▶ _DATASET EXTRACT_:
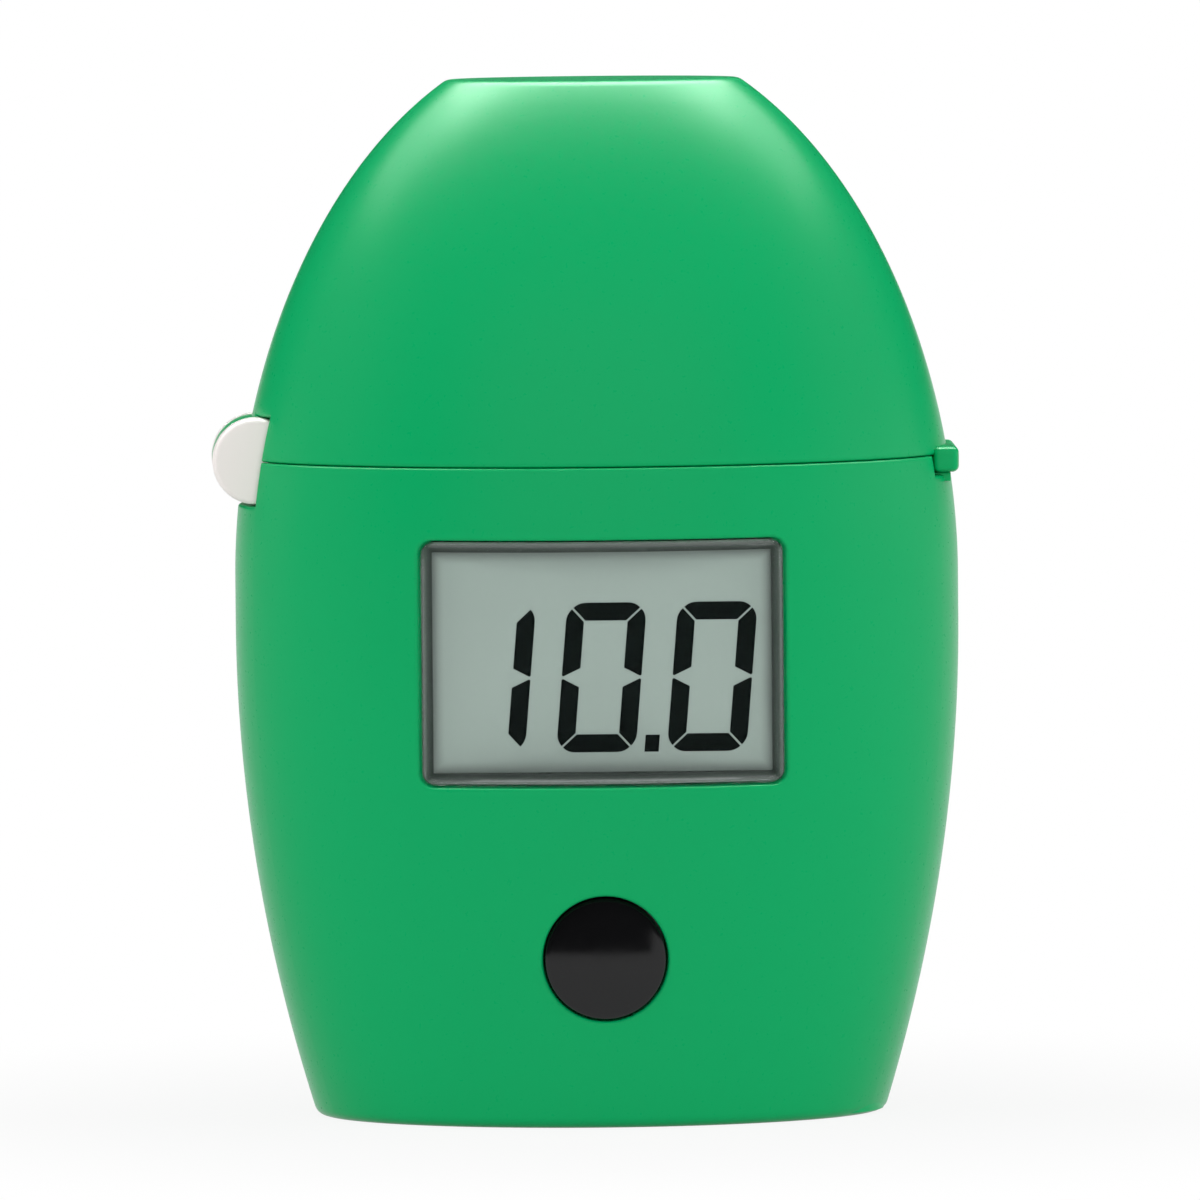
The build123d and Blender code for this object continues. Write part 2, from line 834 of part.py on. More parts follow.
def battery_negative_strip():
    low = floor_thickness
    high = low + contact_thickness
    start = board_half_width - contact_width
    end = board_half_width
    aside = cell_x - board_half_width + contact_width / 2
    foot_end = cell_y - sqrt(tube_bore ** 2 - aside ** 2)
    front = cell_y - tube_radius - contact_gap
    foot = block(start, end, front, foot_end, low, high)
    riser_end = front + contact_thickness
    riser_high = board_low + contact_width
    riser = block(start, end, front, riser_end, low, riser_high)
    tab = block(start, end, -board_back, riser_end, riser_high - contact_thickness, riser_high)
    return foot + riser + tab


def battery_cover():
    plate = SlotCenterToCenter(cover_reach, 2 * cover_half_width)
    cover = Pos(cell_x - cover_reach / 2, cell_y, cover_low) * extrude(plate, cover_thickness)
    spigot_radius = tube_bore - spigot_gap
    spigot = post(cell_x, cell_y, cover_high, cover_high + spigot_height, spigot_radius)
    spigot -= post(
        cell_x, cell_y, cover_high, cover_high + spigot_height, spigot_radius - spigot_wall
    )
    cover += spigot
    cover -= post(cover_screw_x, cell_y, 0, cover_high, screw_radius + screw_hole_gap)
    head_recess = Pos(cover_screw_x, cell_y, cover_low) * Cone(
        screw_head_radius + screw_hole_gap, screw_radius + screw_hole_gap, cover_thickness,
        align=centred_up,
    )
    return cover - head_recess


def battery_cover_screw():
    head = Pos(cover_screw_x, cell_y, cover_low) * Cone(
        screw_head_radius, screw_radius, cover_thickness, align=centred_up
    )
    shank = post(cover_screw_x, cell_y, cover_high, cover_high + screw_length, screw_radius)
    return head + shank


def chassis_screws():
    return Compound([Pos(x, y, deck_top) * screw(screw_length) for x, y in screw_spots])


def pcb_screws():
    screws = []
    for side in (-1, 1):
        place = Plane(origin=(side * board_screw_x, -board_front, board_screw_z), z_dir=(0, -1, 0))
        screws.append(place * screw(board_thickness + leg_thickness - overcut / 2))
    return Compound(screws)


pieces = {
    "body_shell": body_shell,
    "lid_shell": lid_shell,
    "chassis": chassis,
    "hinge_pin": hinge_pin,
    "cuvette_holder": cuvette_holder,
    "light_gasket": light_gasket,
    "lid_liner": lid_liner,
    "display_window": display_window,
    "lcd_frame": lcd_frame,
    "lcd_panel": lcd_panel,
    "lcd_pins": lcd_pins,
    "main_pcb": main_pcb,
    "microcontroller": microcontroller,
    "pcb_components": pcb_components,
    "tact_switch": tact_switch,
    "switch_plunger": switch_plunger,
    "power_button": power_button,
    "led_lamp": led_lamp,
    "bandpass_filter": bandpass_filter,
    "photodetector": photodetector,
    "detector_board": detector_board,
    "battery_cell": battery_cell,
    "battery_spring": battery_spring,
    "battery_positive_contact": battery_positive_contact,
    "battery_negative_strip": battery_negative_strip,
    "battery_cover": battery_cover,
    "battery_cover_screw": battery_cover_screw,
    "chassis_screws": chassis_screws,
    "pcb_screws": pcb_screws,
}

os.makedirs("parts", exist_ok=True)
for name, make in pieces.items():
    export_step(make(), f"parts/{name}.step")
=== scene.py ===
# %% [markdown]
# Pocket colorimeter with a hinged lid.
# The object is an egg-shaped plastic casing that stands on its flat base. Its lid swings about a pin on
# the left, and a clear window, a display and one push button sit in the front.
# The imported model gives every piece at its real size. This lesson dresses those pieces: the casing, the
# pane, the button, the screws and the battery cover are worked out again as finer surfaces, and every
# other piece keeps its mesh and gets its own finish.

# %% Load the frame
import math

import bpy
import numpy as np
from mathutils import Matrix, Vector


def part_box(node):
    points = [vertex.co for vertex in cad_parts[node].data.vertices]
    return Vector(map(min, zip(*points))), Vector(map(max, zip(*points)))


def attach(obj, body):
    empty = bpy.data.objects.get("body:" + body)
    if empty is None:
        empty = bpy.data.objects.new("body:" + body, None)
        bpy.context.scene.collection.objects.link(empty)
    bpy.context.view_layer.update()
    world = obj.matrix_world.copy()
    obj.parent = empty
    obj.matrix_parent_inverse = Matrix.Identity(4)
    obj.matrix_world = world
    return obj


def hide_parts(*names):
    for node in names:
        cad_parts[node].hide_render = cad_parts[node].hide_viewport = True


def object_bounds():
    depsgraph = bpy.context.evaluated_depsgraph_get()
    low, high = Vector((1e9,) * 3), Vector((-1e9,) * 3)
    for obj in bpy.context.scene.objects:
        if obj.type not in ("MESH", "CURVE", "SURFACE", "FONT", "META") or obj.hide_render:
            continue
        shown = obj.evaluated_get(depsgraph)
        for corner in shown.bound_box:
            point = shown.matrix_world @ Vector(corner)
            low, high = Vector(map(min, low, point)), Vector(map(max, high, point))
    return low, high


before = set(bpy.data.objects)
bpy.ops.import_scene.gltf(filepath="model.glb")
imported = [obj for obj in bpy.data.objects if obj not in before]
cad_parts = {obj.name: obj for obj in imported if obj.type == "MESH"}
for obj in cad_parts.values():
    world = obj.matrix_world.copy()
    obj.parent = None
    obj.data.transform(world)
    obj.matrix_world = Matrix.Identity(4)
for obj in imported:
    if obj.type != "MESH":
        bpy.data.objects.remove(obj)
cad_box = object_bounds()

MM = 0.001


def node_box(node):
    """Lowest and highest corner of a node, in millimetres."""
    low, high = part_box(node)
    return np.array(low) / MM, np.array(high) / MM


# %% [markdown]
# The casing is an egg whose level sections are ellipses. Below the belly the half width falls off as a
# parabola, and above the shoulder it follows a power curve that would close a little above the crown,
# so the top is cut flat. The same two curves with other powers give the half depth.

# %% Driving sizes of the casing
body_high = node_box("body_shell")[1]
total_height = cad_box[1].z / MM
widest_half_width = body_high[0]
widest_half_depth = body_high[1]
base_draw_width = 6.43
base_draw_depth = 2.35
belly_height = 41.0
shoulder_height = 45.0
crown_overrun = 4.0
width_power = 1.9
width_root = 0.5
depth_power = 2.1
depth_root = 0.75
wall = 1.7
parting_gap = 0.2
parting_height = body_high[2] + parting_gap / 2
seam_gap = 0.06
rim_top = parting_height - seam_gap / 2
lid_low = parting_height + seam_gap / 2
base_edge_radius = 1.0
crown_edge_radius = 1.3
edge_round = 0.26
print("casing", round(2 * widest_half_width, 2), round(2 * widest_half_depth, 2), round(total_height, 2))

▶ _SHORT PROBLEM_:
Recopy all the lines exactly as they appear.

▶ _RESPONSE TO THE TASK_:
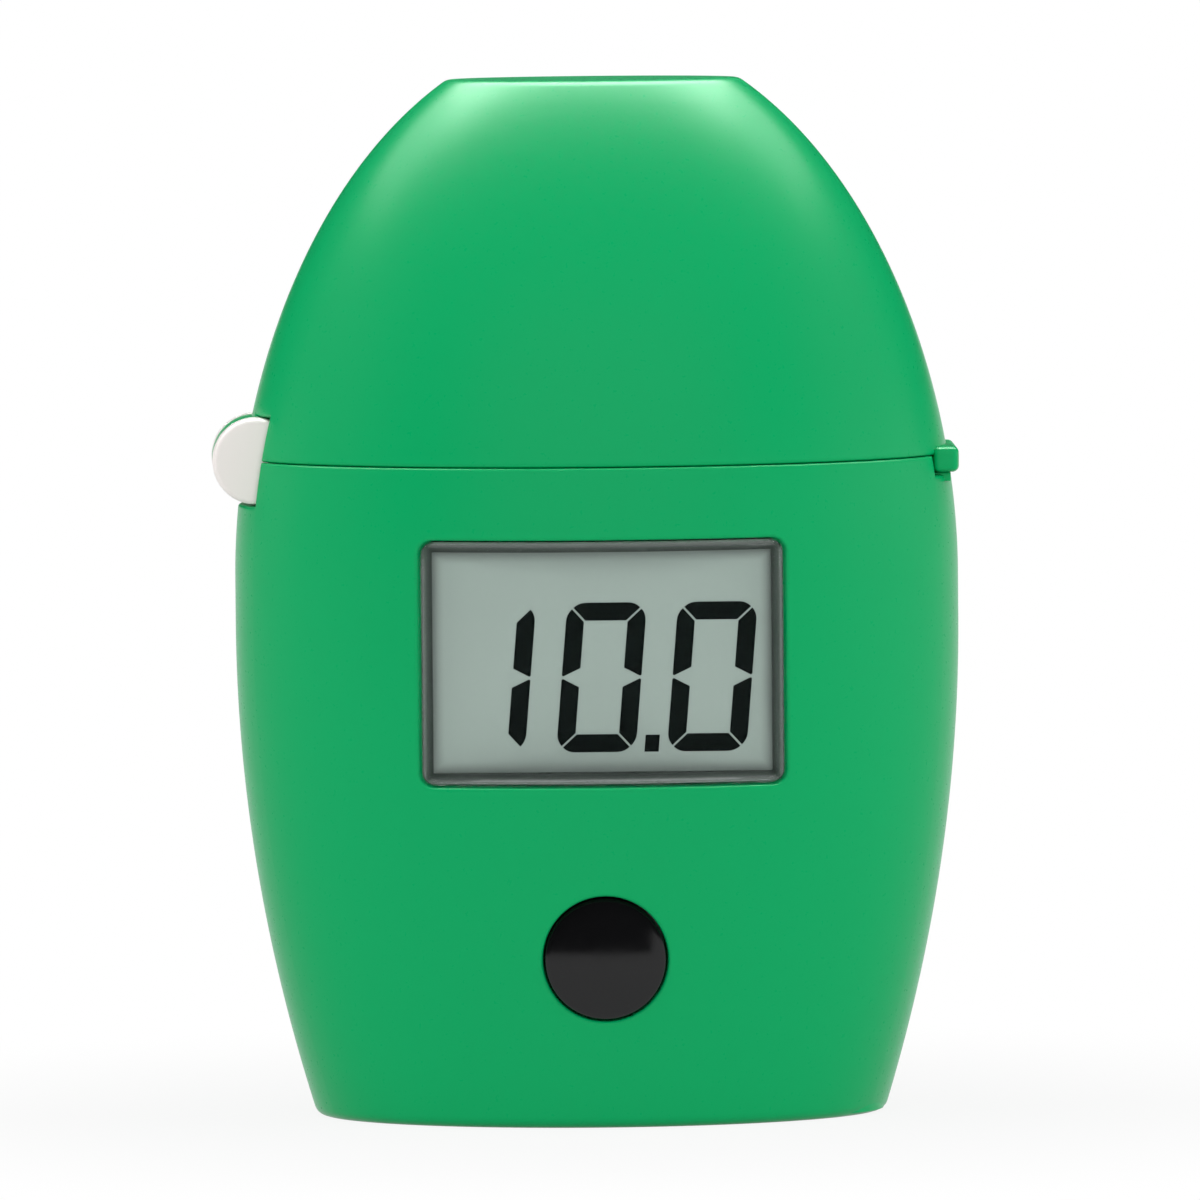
The build123d and Blender code for this object continues. Write part 2, from line 834 of part.py on. More parts follow.
def battery_negative_strip():
    low = floor_thickness
    high = low + contact_thickness
    start = board_half_width - contact_width
    end = board_half_width
    aside = cell_x - board_half_width + contact_width / 2
    foot_end = cell_y - sqrt(tube_bore ** 2 - aside ** 2)
    front = cell_y - tube_radius - contact_gap
    foot = block(start, end, front, foot_end, low, high)
    riser_end = front + contact_thickness
    riser_high = board_low + contact_width
    riser = block(start, end, front, riser_end, low, riser_high)
    tab = block(start, end, -board_back, riser_end, riser_high - contact_thickness, riser_high)
    return foot + riser + tab


def battery_cover():
    plate = SlotCenterToCenter(cover_reach, 2 * cover_half_width)
    cover = Pos(cell_x - cover_reach / 2, cell_y, cover_low) * extrude(plate, cover_thickness)
    spigot_radius = tube_bore - spigot_gap
    spigot = post(cell_x, cell_y, cover_high, cover_high + spigot_height, spigot_radius)
    spigot -= post(
        cell_x, cell_y, cover_high, cover_high + spigot_height, spigot_radius - spigot_wall
    )
    cover += spigot
    cover -= post(cover_screw_x, cell_y, 0, cover_high, screw_radius + screw_hole_gap)
    head_recess = Pos(cover_screw_x, cell_y, cover_low) * Cone(
        screw_head_radius + screw_hole_gap, screw_radius + screw_hole_gap, cover_thickness,
        align=centred_up,
    )
    return cover - head_recess


def battery_cover_screw():
    head = Pos(cover_screw_x, cell_y, cover_low) * Cone(
        screw_head_radius, screw_radius, cover_thickness, align=centred_up
    )
    shank = post(cover_screw_x, cell_y, cover_high, cover_high + screw_length, screw_radius)
    return head + shank


def chassis_screws():
    return Compound([Pos(x, y, deck_top) * screw(screw_length) for x, y in screw_spots])


def pcb_screws():
    screws = []
    for side in (-1, 1):
        place = Plane(origin=(side * board_screw_x, -board_front, board_screw_z), z_dir=(0, -1, 0))
        screws.append(place * screw(board_thickness + leg_thickness - overcut / 2))
    return Compound(screws)


pieces = {
    "body_shell": body_shell,
    "lid_shell": lid_shell,
    "chassis": chassis,
    "hinge_pin": hinge_pin,
    "cuvette_holder": cuvette_holder,
    "light_gasket": light_gasket,
    "lid_liner": lid_liner,
    "display_window": display_window,
    "lcd_frame": lcd_frame,
    "lcd_panel": lcd_panel,
    "lcd_pins": lcd_pins,
    "main_pcb": main_pcb,
    "microcontroller": microcontroller,
    "pcb_components": pcb_components,
    "tact_switch": tact_switch,
    "switch_plunger": switch_plunger,
    "power_button": power_button,
    "led_lamp": led_lamp,
    "bandpass_filter": bandpass_filter,
    "photodetector": photodetector,
    "detector_board": detector_board,
    "battery_cell": battery_cell,
    "battery_spring": battery_spring,
    "battery_positive_contact": battery_positive_contact,
    "battery_negative_strip": battery_negative_strip,
    "battery_cover": battery_cover,
    "battery_cover_screw": battery_cover_screw,
    "chassis_screws": chassis_screws,
    "pcb_screws": pcb_screws,
}

os.makedirs("parts", exist_ok=True)
for name, make in pieces.items():
    export_step(make(), f"parts/{name}.step")
=== scene.py ===
# %% [markdown]
# Pocket colorimeter with a hinged lid.
# The object is an egg-shaped plastic casing that stands on its flat base. Its lid swings about a pin on
# the left, and a clear window, a display and one push button sit in the front.
# The imported model gives every piece at its real size. This lesson dresses those pieces: the casing, the
# pane, the button, the screws and the battery cover are worked out again as finer surfaces, and every
# other piece keeps its mesh and gets its own finish.

# %% Load the frame
import math

import bpy
import numpy as np
from mathutils import Matrix, Vector


def part_box(node):
    points = [vertex.co for vertex in cad_parts[node].data.vertices]
    return Vector(map(min, zip(*points))), Vector(map(max, zip(*points)))


def attach(obj, body):
    empty = bpy.data.objects.get("body:" + body)
    if empty is None:
        empty = bpy.data.objects.new("body:" + body, None)
        bpy.context.scene.collection.objects.link(empty)
    bpy.context.view_layer.update()
    world = obj.matrix_world.copy()
    obj.parent = empty
    obj.matrix_parent_inverse = Matrix.Identity(4)
    obj.matrix_world = world
    return obj


def hide_parts(*names):
    for node in names:
        cad_parts[node].hide_render = cad_parts[node].hide_viewport = True


def object_bounds():
    depsgraph = bpy.context.evaluated_depsgraph_get()
    low, high = Vector((1e9,) * 3), Vector((-1e9,) * 3)
    for obj in bpy.context.scene.objects:
        if obj.type not in ("MESH", "CURVE", "SURFACE", "FONT", "META") or obj.hide_render:
            continue
        shown = obj.evaluated_get(depsgraph)
        for corner in shown.bound_box:
            point = shown.matrix_world @ Vector(corner)
            low, high = Vector(map(min, low, point)), Vector(map(max, high, point))
    return low, high


before = set(bpy.data.objects)
bpy.ops.import_scene.gltf(filepath="model.glb")
imported = [obj for obj in bpy.data.objects if obj not in before]
cad_parts = {obj.name: obj for obj in imported if obj.type == "MESH"}
for obj in cad_parts.values():
    world = obj.matrix_world.copy()
    obj.parent = None
    obj.data.transform(world)
    obj.matrix_world = Matrix.Identity(4)
for obj in imported:
    if obj.type != "MESH":
        bpy.data.objects.remove(obj)
cad_box = object_bounds()

MM = 0.001


def node_box(node):
    """Lowest and highest corner of a node, in millimetres."""
    low, high = part_box(node)
    return np.array(low) / MM, np.array(high) / MM


# %% [markdown]
# The casing is an egg whose level sections are ellipses. Below the belly the half width falls off as a
# parabola, and above the shoulder it follows a power curve that would close a little above the crown,
# so the top is cut flat. The same two curves with other powers give the half depth.

# %% Driving sizes of the casing
body_high = node_box("body_shell")[1]
total_height = cad_box[1].z / MM
widest_half_width = body_high[0]
widest_half_depth = body_high[1]
base_draw_width = 6.43
base_draw_depth = 2.35
belly_height = 41.0
shoulder_height = 45.0
crown_overrun = 4.0
width_power = 1.9
width_root = 0.5
depth_power = 2.1
depth_root = 0.75
wall = 1.7
parting_gap = 0.2
parting_height = body_high[2] + parting_gap / 2
seam_gap = 0.06
rim_top = parting_height - seam_gap / 2
lid_low = parting_height + seam_gap / 2
base_edge_radius = 1.0
crown_edge_radius = 1.3
edge_round = 0.26
print("casing", round(2 * widest_half_width, 2), round(2 * widest_half_depth, 2), round(total_height, 2))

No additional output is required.